Maintenance cases-only those deduction should be allowed which are compulsory nature as Income tax and Not PF or Loan EMI

Rajasthan High Court
Madhu Sudan vs Pushpa Alias Bhawana on 21 April, 1987
Equivalent citations: 1987 (2) WLN 484
Author: I S Israni
Bench: I S Israni

JUDGMENT

Inder Sen Israni, J.

1. This is a revision petition against the order dated 27-10-1986 passed by the learned District Judge, Sawai Madhopur, in Matrimonial Case No. 90/85, awarding interim maintenance allowance of Rs. 300/- per month and Rs. 1000/- as expenses of litigation under Section 24 of the Hindu Marriage Act (here in after called as the ‘Act’).

2. An application was filed by the petitioner-husband against the non-petitioner wife for dissolution of marriage, which is pending in the court of District Judge, Sawai Madhopur.

3. An application under Section 24 of the Act was filed in which a demand for Rs. 1200/- for litigation expenses and Rs. 600/- as interim maintenance was made. The contention of the learned Counsel Shri B.L. Mandhana appearing for the petitioner is that the impugned order is not a speaking order. The learned District Judge has also not given any finding about the monthly income of the petitioner, out of which Rs. 300/- per month has been awarded as interim maintenance and Rs. 1000/- as litigation expenses to the non-petitioner. It is further pointed out that a vague mention regarding deduction of any other maintenance that may have been awarded to the petitioner, has been made in the impugned order, where as clear cut mention regarding deductible amount should have been made. It has also been contended that since an application under Section 125 Cr. P.C. was filed by the non-petitioner, in which Rs. 200/- were awarded to her, the District Judge should not have entertained the application under Section 24 of the Act for fixing up separately any interim maintenance under these proceedings.

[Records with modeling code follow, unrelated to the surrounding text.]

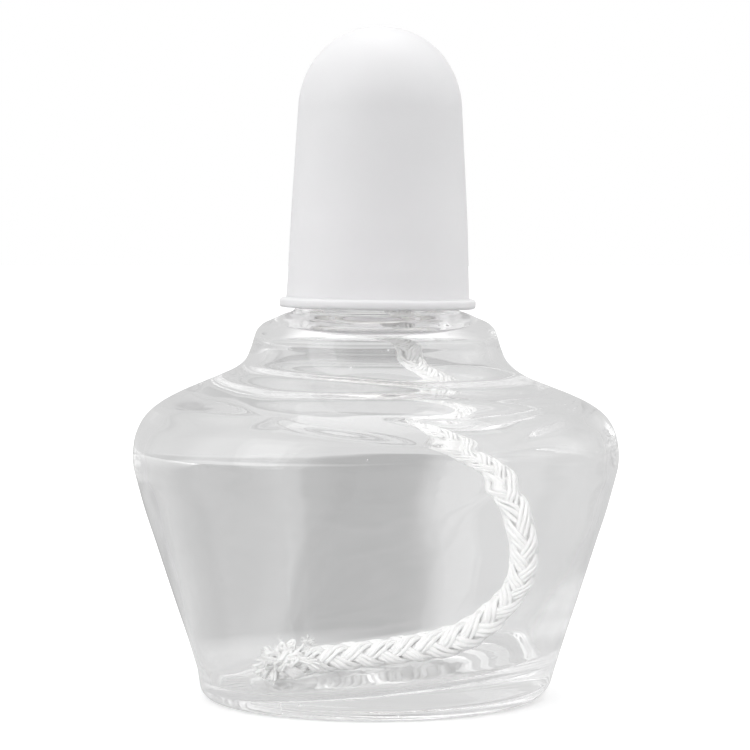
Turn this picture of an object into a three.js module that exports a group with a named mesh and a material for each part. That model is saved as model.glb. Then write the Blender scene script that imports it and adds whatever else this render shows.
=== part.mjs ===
// Alcohol burner (spirit lamp), nominal 150 ml, in millimetres, +Z up.
// Origin: centre of the circle the glass foot stands on.
// A thick-walled glass reservoir with a wide waist, a sloping shoulder, a stepped collar and a
// short plain mouth. A porcelain holder sits in the mouth, a braided cotton wick hangs from its
// tube, swings out towards +X and lies back along the floor towards -X, and a domed plastic cap
// covers the mouth.
import * as THREE from "three";

const { clamp, degToRad } = THREE.MathUtils;

const LATHE_SEGMENTS = 40;

// ---- helpers --------------------------------------------------------------------------------
// All outlines are lists of [radius, height] points.

// A smooth line through the points, resampled to steps + 1 evenly spaced points.
function smooth(points, steps) {
  const line = new THREE.CatmullRomCurve3(
    points.map(([radius, z]) => new THREE.Vector3(radius, z, 0)),
    false,
    "centripetal",
  );
  return line.getSpacedPoints(steps).map((point) => [point.x, point.y]);
}

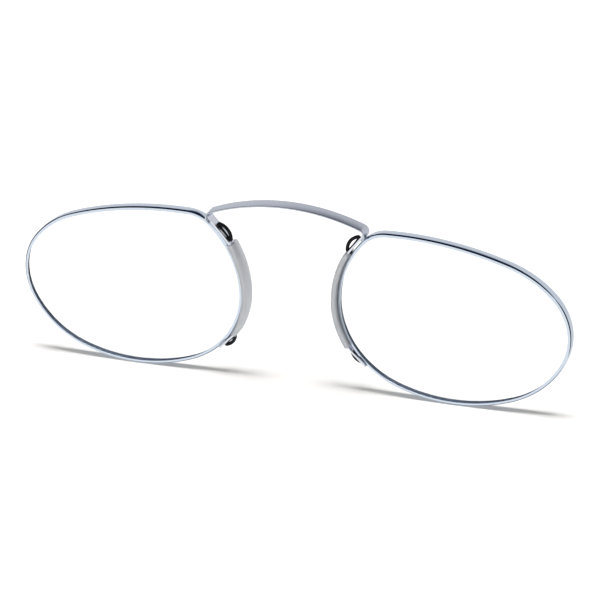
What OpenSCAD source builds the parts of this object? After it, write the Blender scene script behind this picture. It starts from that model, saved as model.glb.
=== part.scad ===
// Pince-nez: two lenses in grooved eyewires, joined over the nose by one flat leaf spring.
// +X is the wearer's width, -Y faces forward, +Z is up, and the lower rims rest on Z = 0.
// The right half (+X) is drawn, and the left half is its mirror image.

/* [Lenses] */
// Width of the lens opening in its rim
lens_w = 46; // [40:0.5:52]
// Distance between the two lens openings at their nearest
lens_gap = 21; // [19:0.1:24]
// Radius of the base curve that rims and lens edges follow
base_curve_r = 119; // [100:1:160]
// Radius of the front surface of the lens
lens_front_r = 112; // [100:1:160]
// Radius of the back surface of the lens
lens_back_r = 124; // [100:1:180]
// Thickness of the lens at its centre
lens_t = 1.7; // [1.5:0.1:2]

/* [Eyewires] */
// Radial thickness of the eyewire
rim_t = 0.6; // [0.5:0.05:0.8]
// Depth of the eyewire, front to back
rim_d = 1.9; // [1.7:0.1:2.2]
// Depth of the groove inside the eyewire
groove_depth = 0.3; // [0.2:0.05:0.35]
// Width of the groove at its mouth
groove_w = 0.9; // [0.7:0.05:1]
// Play between the lens and the eyewire
lens_play = 0.03; // [0.02:0.01:0.05]

/* [Bridge spring] */
// Width of the leaf, front to back
leaf_w = 2.8; // [2.4:0.1:3]
// Thickness of the leaf
leaf_t = 0.32; // [0.28:0.02:0.38]
// Radius of the long arch, to the middle of the leaf
arch_r = 40.5; // [38:0.5:46]
// Height of the arch above the middle of the lenses
arch_rise = 20.5; // [20.2:0.1:21.5]
// Radius of the tight bend at each end, to the middle of the leaf
bend_r = 1.2; // [1:0.05:1.3]
// Length of the tab that laps the pad strip
tab_len = 0.5; // [0.3:0.1:0.5]

/* [Pad strips] */
// Width of the strip, front to back
strip_w = 2.8; // [2.4:0.1:3]
// Thickness of the strip
strip_t = 0.4; // [0.3:0.05:0.4]
// Lean of the straight upper leg from upright
leg_lean = 40; // [38:0.5:42]
// Distance from the lens opening to the strip inside the sleeve
strip_off = 1.16; // [1.16:0.01:1.3]
// Distance from the lens opening to the strip where the sleeve begins
shoulder_off = 1.22; // [1.18:0.02:1.3]

/* [Sleeves] */
// Thickness of the soft sleeve
sleeve_t = 1; // [0.85:0.05:1.05]
// Width of the sleeve, front to back
sleeve_w = 3.9; // [3.4:0.1:4.2]

/* [Stop loops] */
// Diameter of the loop's strand
strand_d = 0.6; // [0.5:0.05:0.65]
// Height of the upper loop off the strip
upper_rise = 1; // [0.85:0.05:1.1]
// Height of the lower loop off the strip
lower_rise = 0.8; // [0.7:0.05:0.9]

/* [Hidden] */
$fn = 96;
// Film of solder between two faces that are brazed
film = 0.01;

// The lens outline is a closed chain of nine tangent arcs. An arc runs between two
// directions of the outward normal: 0 temple, 90 brow, 180 nose, 270 cheek.
normals = [-30, 40, 70, 95, 136, 178, 223, 250, 290, 330];
// Radii in proportion to each other. The temple arc [0] and the lower nasal arc [6]
// are left at 0 here, because they follow from closing the outline.
set_radii = [0, 20, 57.5, 7, 20, 16.3, 0, 34.5, 18.5];
temple_arc = 0;
closing_arc = 6;
// Angle between two points of the outline
outline_step = 3.75;

function ray(a) = [cos(a), sin(a)];
function chord(i) = ray(normals[i + 1]) - ray(normals[i]);
function total(list, i) = i < 0 ? [0, 0] : list[i] + total(list, i - 1);
function cross2(a, b) = a[0] * b[1] - a[1] * b[0];

arcs = [for (i = [0:8]) i];
open_gap = -total([for (i = arcs) set_radii[i] * chord(i)], 8);
closing_det = cross2(chord(temple_arc), chord(closing_arc));
temple_r = cross2(open_gap, chord(closing_arc)) / closing_det;
closing_r = cross2(chord(temple_arc), open_gap) / closing_det;
raw_radii = [for (i = arcs) i == temple_arc ? temple_r : i == closing_arc ? closing_r : set_radii[i]];
raw_starts = [for (i = arcs) total([for (k = arcs) raw_radii[k] * chord(k)], i - 1)];
raw_centres = [for (i = arcs) raw_starts[i] - raw_radii[i] * ray(normals[i])];
raw_right = raw_centres[0][0] + raw_radii[0];
raw_left = raw_centres[5][0] - raw_radii[5];
raw_top = raw_centres[2][1] + raw_radii[2];
raw_low = raw_centres[7][1] - raw_radii[7];
fit_scale = lens_w / (raw_right - raw_left);
raw_middle = [(raw_right + raw_left) / 2, (raw_top + raw_low) / 2];
radii = [for (r = raw_radii) r * fit_scale];
centres = [for (c = raw_centres) (c - raw_middle) * fit_scale];
lens_h = (raw_top - raw_low) * fit_scale;

// Places of the main pieces
lens_x = (lens_gap + lens_w) / 2;
lens_z = lens_h / 2 + rim_t;
lens_centre = [lens_x, lens_z];
nose_reach = lens_w / 2;
strip_y_raw = nose_reach * nose_reach / (2 * base_curve_r);
// The frontmost point is the lens, and the hindmost is the sleeve
middle_y = (strip_y_raw + sleeve_w / 2 - lens_t / 2) / 2;
lens_y = -middle_y;
strip_y = strip_y_raw - middle_y;

// A point on the outline, grown by off, where the outward normal has angle a
function arc_at(a, i = 0) = a < normals[i + 1] || i == 8 ? i : arc_at(a, i + 1);
function on_outline(a, off) = lens_centre + centres[arc_at(a)] + (radii[arc_at(a)] + off) * ray(a);

// The filled outline, grown by off
module outline(off) {
    polygon([for (a = [normals[0]:outline_step:normals[9] - outline_step]) on_outline(a, off)]);
}

// Stands a drawing in X and Z upright, and gives it the depth d about the plane y
module upright(d, y) {
    translate([0, y, 0])
        rotate([90, 0, 0])
            linear_extrude(height = d, center = true)
                children();
}

module ball(r, y) {
    translate([lens_x, lens_y + y + r, lens_z])
        sphere(r = r, $fn = 240);
}

// The space between two spheres about the base curve, d thick
module base_shell(d) {
    difference() {
        ball(base_curve_r + d / 2, -d / 2);
        ball(base_curve_r - d / 2, d / 2);
    }
}

// What lies in the grown outline and within the depth d of the base curve
module curved_plate(off, d) {
    intersection() {
        upright(16, 0) outline(off);
        base_shell(d);
    }
}

module rim() {
    color([0.78, 0.79, 0.82])
        difference() {
            curved_plate(rim_t, rim_d);
            upright(18, 0) outline(0);
            curved_plate(groove_depth, groove_w);
        }
}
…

4 Shri G.S. Sharma, learned Counsel appearing for the non-petitioner has on the other hand contended that the jurisdiction of civil courts is not barred merely because some maintenance has been awarded to the non-petitioner under the proceedings of Section 125 Cr. P.C. He further contends that there is no infirmity in the impugned order and calls for no interference. He has drawn my attention to the case of Surjit Kaur v. Tirath Singh AIR 1978 P & H 112 in which it has been held that even though maintenance may have been granted Section 488 Cr. P.C. (old) the jurisdiction of civil court to award separate maintenance under Section 24 of the Act is not barred In the case of Linga Counder v. Ramah 1978 Cr. L.J. 469 same view has been taken and it has been held that the jurisdiction of the criminal court is not barred for awarding any maintenance on account of any similar order that may have been passed by the civil court.

5. I have heard learned Counsel for both the parties and have also gone through the impugned order.

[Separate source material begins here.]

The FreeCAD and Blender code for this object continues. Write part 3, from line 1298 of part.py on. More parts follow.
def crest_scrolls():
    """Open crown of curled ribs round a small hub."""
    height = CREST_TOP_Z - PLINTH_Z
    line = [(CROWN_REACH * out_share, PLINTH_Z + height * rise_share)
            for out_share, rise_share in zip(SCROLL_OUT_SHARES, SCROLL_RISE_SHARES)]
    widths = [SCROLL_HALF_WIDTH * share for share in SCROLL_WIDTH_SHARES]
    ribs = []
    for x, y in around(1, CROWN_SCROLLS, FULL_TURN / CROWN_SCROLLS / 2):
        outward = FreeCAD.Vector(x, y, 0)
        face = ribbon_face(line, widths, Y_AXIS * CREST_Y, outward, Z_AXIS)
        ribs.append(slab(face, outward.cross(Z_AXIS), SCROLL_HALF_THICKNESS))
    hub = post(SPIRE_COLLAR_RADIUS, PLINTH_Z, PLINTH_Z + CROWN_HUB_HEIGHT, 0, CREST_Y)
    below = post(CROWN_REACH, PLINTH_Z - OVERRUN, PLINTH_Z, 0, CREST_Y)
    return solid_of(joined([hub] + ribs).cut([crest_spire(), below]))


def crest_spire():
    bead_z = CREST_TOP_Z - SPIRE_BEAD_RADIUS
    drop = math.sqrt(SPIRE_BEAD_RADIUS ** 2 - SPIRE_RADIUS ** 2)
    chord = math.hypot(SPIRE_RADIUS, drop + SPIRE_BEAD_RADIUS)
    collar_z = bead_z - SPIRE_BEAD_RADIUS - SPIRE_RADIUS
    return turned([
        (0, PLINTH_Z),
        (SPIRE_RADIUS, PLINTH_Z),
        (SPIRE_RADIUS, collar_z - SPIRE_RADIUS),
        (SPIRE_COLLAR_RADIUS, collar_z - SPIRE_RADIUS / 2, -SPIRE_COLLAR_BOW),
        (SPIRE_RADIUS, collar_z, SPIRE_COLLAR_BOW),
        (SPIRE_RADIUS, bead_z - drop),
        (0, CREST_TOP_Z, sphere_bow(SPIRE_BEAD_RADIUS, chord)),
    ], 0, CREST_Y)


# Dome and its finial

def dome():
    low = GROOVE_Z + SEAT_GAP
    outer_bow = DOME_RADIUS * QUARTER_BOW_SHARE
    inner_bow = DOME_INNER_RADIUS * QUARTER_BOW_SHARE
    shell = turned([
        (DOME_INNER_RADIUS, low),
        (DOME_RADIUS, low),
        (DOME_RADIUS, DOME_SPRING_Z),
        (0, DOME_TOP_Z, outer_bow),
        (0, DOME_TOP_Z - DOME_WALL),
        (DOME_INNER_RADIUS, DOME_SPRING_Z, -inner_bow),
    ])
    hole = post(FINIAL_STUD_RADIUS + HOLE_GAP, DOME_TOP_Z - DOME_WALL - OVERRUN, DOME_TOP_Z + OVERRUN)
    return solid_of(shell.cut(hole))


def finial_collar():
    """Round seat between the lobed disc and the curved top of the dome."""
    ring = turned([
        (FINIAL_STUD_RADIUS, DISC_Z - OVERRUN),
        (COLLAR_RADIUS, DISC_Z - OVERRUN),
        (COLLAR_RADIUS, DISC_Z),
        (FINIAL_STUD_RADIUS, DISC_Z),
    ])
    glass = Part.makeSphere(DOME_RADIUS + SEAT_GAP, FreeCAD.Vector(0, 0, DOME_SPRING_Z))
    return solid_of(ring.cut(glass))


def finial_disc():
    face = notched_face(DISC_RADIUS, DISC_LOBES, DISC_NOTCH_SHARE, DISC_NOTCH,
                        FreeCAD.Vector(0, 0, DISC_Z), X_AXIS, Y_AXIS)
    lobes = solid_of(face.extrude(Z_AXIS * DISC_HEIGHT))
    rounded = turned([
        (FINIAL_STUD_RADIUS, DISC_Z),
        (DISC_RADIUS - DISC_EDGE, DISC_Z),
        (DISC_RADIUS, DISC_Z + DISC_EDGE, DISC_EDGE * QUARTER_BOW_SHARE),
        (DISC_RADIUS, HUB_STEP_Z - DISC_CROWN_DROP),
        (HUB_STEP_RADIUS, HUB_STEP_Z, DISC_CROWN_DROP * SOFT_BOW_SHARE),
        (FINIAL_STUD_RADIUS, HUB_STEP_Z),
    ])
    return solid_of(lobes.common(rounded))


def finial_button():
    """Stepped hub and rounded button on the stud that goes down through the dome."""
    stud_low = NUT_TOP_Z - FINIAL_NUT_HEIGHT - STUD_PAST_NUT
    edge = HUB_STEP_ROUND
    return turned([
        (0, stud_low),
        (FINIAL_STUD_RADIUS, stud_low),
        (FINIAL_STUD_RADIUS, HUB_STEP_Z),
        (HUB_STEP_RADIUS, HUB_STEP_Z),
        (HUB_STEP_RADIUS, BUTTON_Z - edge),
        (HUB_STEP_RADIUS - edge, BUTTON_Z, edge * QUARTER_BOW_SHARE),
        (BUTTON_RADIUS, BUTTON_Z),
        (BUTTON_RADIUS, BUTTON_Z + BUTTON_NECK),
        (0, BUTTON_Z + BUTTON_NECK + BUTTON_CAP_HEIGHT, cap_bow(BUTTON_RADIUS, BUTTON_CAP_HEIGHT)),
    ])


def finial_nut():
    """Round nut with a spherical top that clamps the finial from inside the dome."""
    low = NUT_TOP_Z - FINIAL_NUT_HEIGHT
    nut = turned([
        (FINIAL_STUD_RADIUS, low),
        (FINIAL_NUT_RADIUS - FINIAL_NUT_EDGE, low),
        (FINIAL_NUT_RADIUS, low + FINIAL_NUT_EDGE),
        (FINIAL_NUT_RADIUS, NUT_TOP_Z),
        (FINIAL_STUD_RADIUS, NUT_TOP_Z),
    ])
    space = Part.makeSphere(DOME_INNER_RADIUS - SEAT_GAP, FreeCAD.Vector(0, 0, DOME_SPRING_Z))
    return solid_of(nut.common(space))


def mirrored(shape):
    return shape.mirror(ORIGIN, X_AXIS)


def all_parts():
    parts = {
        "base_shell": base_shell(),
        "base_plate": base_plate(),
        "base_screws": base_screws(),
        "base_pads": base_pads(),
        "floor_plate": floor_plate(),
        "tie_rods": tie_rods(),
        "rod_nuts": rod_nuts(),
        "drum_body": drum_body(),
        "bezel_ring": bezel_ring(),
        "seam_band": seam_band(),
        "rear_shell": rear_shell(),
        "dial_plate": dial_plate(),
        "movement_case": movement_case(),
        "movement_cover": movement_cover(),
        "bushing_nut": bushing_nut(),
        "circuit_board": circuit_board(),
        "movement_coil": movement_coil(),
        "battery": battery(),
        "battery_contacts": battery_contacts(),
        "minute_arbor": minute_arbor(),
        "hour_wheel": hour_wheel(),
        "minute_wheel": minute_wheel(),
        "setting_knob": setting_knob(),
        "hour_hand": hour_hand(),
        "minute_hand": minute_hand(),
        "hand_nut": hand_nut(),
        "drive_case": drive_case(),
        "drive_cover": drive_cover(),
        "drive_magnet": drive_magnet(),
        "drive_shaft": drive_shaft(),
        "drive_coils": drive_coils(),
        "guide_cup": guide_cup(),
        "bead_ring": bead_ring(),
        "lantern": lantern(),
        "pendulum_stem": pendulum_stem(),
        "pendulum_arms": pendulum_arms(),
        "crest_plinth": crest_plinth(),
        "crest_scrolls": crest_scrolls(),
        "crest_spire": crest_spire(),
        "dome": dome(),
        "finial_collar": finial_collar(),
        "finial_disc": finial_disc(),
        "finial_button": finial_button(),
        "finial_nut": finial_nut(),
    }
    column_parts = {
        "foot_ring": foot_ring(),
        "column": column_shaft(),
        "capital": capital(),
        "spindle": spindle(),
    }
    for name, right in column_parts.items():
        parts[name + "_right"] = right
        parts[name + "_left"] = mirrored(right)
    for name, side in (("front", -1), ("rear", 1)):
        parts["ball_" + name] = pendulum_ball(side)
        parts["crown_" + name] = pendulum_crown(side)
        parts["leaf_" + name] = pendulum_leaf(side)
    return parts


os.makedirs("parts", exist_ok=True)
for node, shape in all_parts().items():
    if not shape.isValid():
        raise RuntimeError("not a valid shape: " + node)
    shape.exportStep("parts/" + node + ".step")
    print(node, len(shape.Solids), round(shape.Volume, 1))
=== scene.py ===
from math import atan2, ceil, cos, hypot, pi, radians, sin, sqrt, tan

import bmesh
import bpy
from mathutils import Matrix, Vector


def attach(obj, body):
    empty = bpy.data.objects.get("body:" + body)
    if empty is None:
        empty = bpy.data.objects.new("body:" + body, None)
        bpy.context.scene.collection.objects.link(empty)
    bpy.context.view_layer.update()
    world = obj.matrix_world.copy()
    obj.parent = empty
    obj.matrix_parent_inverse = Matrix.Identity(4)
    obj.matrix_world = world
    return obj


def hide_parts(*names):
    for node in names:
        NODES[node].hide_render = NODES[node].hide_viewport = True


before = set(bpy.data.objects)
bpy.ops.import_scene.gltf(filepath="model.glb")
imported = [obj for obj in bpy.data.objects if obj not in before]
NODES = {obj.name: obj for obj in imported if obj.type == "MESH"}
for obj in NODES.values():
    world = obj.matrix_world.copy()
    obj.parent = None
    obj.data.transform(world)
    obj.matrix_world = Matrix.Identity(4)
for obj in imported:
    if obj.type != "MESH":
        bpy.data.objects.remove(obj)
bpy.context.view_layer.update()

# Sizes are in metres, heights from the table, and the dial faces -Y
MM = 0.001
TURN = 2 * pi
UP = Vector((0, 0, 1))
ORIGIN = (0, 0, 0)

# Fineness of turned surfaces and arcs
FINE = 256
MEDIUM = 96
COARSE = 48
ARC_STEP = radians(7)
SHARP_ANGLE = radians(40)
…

6. When an application under Section 24 of the Act is filed, the affidavits have to be filed by the parties so that the actual position regarding income of the opposite party and validity of the claim of maintenance of the applicant, who files application under Section 24 of the Act, becomes clear. The parties, if they so desire, are also given an opportunity to cross-examine on the affidavits filed by them. This is done precisely with a view to bring out the correct position of the party who has to pay interim maintenance as also the needs and validity of the claimant for award of maintenance. Therefore, it is necessary that the court should come to a definite conclusion about the income of a person against whom interim award for maintenance is to be made. In the case of Mukan Kanwar v. Ajit Chand , it was held by this court that grant of maintenance pendente lite is discretionary, but the discretion is a judicial one exercised on sound legal principles and not on caprice or humour. In the case of Surjit Kaur (supra) it has been observed that if the amount received by the petitioning spouse is sufficient for her support the court is justified in refusing the maintenance pendente lite under Section 24 of the Act.

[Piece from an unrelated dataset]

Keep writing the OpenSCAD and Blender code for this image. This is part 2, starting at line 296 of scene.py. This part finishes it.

7. It may be pointed out that for reaching the amount of monthly maintenance to be awarded, the court should take into account the respondent’s gross income for judging his standard of living, but while calculating the maintenance pendente lite, it is the disposable income which decides the quantum. The disposable income is not to be calculated after allowing the house hold expenses of the husband, his provident fund or national saving certificates. While calculating the disposable income only those deductions should be allowed which are compulsory such as income tax. In the impugned order no such considerations have been made and even gross or disposable income has not been arrived at. When the order of maintenance pendente lite is not supported by reasons and does not discuss the pros and cons of rival versions; of the parties relating to the quantum of income of husband, the order is liable to be set-aside.

8. In view of the above discussions, the revision petition is allowed. The impugned order of the learned District Judge is set-aside. However, it is made clear that the trial court will be at liberty to arrive at disposable income of the petitioner keeping in view the observations made above and if it finds that the maintenance amount to be paid by the petitioner as it deems proper after giving deductions for the amount already received by the claimant under Section 125 Cr. P.C. proceedings. The trial court shall also be at liberty to fix any amount for litigation expenses which it deems proper keeping in view all the circumstances and the expenses that the claimant non-petitioner is likely to make to face the trial of the suit.